Lessons from a mindless ‘war of choice’ and why military might cannot force regime change
There is a particular kind of strategic trap arrogant powerful leaders repeatedly fall into. A war launched with limited objectives achieves early tactical success, but gets defined over time by the one goal it cannot achieve. In Vietnam, it was the collapse of the government in Hanoi. In Iraq, it was the creation of an obedient political order. In Afghanistan, it was to dismantle the Taliban as a political force. In the current US–Israel war against Iran, that ambitious objective is ‘regime change’.
Despite their overwhelmingly superior firepower, the aggressors have not managed to engineer a collapse of the Islamic Republic. On the contrary, the regime has consolidated around a harder line and gained from a surge of nationalistic sentiment in the face of foreign aggression.

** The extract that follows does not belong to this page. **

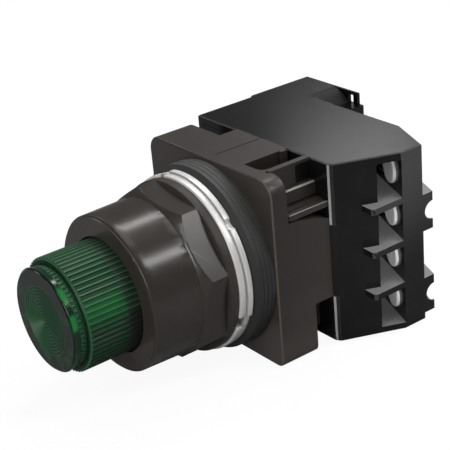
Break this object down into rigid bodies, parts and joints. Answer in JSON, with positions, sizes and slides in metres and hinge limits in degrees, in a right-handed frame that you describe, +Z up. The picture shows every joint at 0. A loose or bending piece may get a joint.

The first phase of the war was framed as a campaign against the Iranian leadership and its military infrastructure. The assassination of supreme leader Ayatollah Ali Khamenei was meant to be a decisive decapitation strike. Iran’s key command structures were targeted, its scientists and military officers killed, its alleged nuclear facilities bombed again. In the early hours of the conflict, it was still possible to argue that the campaign was directed primarily at the regime.
Many Iranians who have long resented the Islamic Republic might initially have seen hope in the strikes, seen the attack as a direct challenge to a government that has suppressed dissent and curtailed freedoms. But that sentiment evaporated fast. On the very first day of the war, the attack on an all-girls elementary school in Minab killed 186 students and their teacher. As the........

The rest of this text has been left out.